The Resurrection of Christ – Christ is depicted  emerging from the tomb  stepping on a sleeping solider.  His right hand is held aloft in blessing and in his left hand he holds a cross which has a banner affixed.  The Roman soldiers are  dressed in medieval armor.

Resurrection of Christ  from -The Creagh Tomb at Ennis Friary

Another very interesting depiction of the  Resurrection of Christ is found on a 16th century tomb  at St. James Church, Athboy, County Meath. Christ is shown  stepping from the tomb on to a sleeping soldier.  Two soldiers stand within the tomb on either side of the Christ. The Christ figure  holds a cross in his left hand and his right hand is raised in blessing.
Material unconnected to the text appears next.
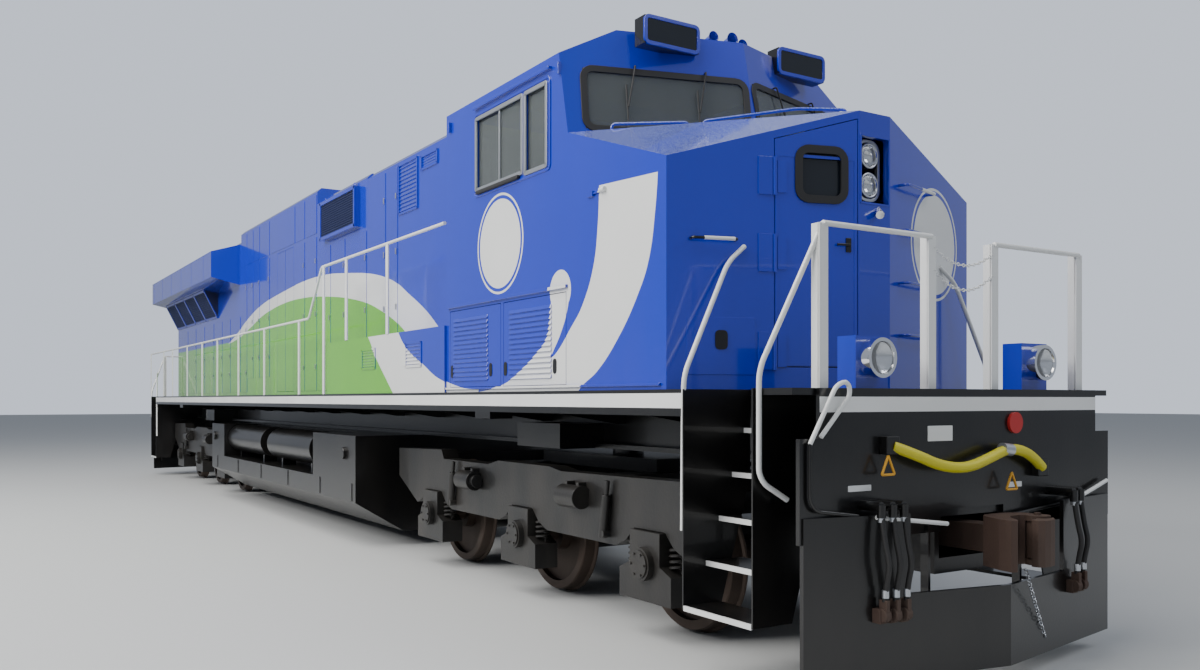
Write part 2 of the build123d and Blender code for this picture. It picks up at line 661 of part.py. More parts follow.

Resurrection relief on E. end of S. side of tombSt. James Church, Athboy, County Meath (image taken (

Resurrection relief on E. end of S. side of tombSt. James Church, Athboy, County Meath (image taken Gothic Past

A 16th century example  of  the Crucifixion is found in the North wall of  South Chapel of the North Transept of the Cathedral Church at the Rock of Cashel Co Tipperary.  Christ with a sorrowful expression is shown nailed to the cross wearing a crown of thorn. Mary stands with clasped hands  on the left hand-side of the cross. She  is dressed in a pleated dress with an Irish style mantle known as a brat pulled up over her head. St John stands on the right hand side of the cross. He is also wearing  pleated garment and mantle, his right hand  is raised to his face in a gesture of sorrow.


Crucifixion plaque found at the Rock of Cashel.

In the North side of the chancel of Holy Cross Abbey in Co Tipperary, an end slab of a chest tomb is built into the wall under the existing mensa.  The scene  depicts  Christ flanked on either side by St John and Mary within ogee-headed niches.  St John has been broken off the panel.  Mary stands with her hands joined in prayer  with her hair loose over her shoulders.


Crucifixion on chest tomb at Holy Cross Abbey


Have a very Happy Easter everyone.


Hunt, J.  Irish Medieval Figure Sculpture. Vol.1. Dublin: Irish University Press.

Stalley, R. 1996. Irish High Crosses. Dublin: County House.